Ainsi au moment où eluxury (rappelons-le, le site e-commerce de LVMH) fermait ses portes, un autre grand acteur du luxe connaissait une ascension fulgurante : le site net-a-porter.com, véritable showroom en ligne du luxe. La société génère aujourd'hui plus d'un milliard de dollars de revenus. Elle surfe sur la croissance annuelle de 25% du marché du luxe en ligne dans le monde.

Plus récemment, des sites comme farfetch.com ont commencé à référencer les produits des boutiques physiques de luxe pour permettre aux internautes de faire leur shopping dans les magasins prestigieux aux 4 coins du monde.

 D'autres, notamment dans l'industrie hôtelière et de la restauration, ont vu les plateformes comme une opportunité pour augmenter leur visibilité et faire du yield management. On retrouve ainsi de nombreux restaurants étoilés sur le site lafourchette.com. Ces derniers ont compris que pour être vus, il ne fallait plus compter sur une simple recherche sur Google mais être référencés sur ces annuaires. Néanmoins, l'industrie hôtelière a rapidement pris conscience qu'une partie de la valeur disparaissait avec ces intermédiaires qui prennent 23% du prix de la réservation (346 millions de nuitées réservées en 2014 pour Booking.com)

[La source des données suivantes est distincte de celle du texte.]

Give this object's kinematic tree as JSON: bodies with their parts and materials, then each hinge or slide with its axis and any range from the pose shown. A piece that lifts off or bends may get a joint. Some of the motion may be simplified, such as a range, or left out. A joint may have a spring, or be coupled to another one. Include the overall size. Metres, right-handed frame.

 L'adaptation des marques de luxe doit aussi se faire en tenant compte des évolutions des marques mass-market qui s'approprient les codes du luxe, en boutique et sur internet. Nespresso en est le parfait exemple avec un client au centre de toutes les attentions, des boutiques dédiées et une égérie symbole de la marque en la personne de Georges Clooney. En plus de se doter des codes du luxe, Nespresso considère que le luxe est aussi d'avoir le choix des canaux d'achat (1 capsule sur 2 est achetée en ligne). Les maisons de luxe devront s'inspirer de ce qui se fait de mieux dans les services e-commerce en ligne et aller plus loin en terme de suivi et d'accompagnement personnalisé.

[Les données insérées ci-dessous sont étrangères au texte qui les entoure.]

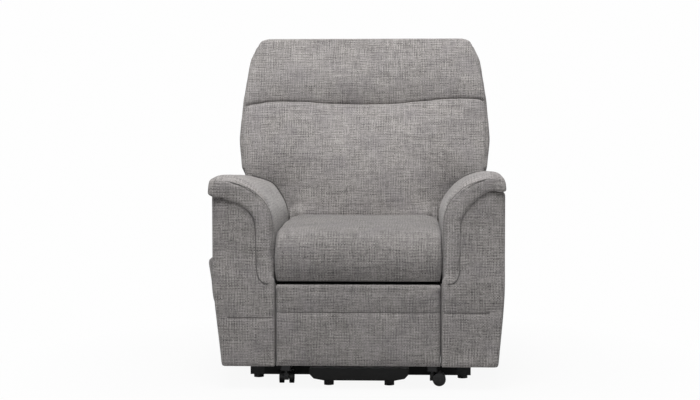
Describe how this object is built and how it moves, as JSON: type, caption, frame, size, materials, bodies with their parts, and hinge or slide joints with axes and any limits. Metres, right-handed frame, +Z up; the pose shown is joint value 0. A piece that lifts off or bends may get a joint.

 Les marques de luxe sont-elles encore toutes puissantes ?

 C'est la question que l'on est en droit de se poser quand on sait ô combien la surprise fut grande lorsque Hedi Slimane, nouveau directeur Artistique de la marque Yves Saint Laurent, décidait en 2013 de retirer du logo le prénom du célèbre couturier pour n'y apposer que " Saint Laurent". Grande stupéfaction dans le monde de la mode et pour toutes ces clientes si longtemps habituées à arborer le célèbre monogramme de Cassandre YSL. Le sujet devenant le top trend sur Twitter le jour de l'annonce. Toutes les fashionistas s'arrachaient alors le tee-shirt "Ain't Laurent without Yves". La marque expliquant alors que le monogramme serait toutefois conservé et que la marque Saint-Laurent serait le nom utilisé pour les collections de prêt-à-porter.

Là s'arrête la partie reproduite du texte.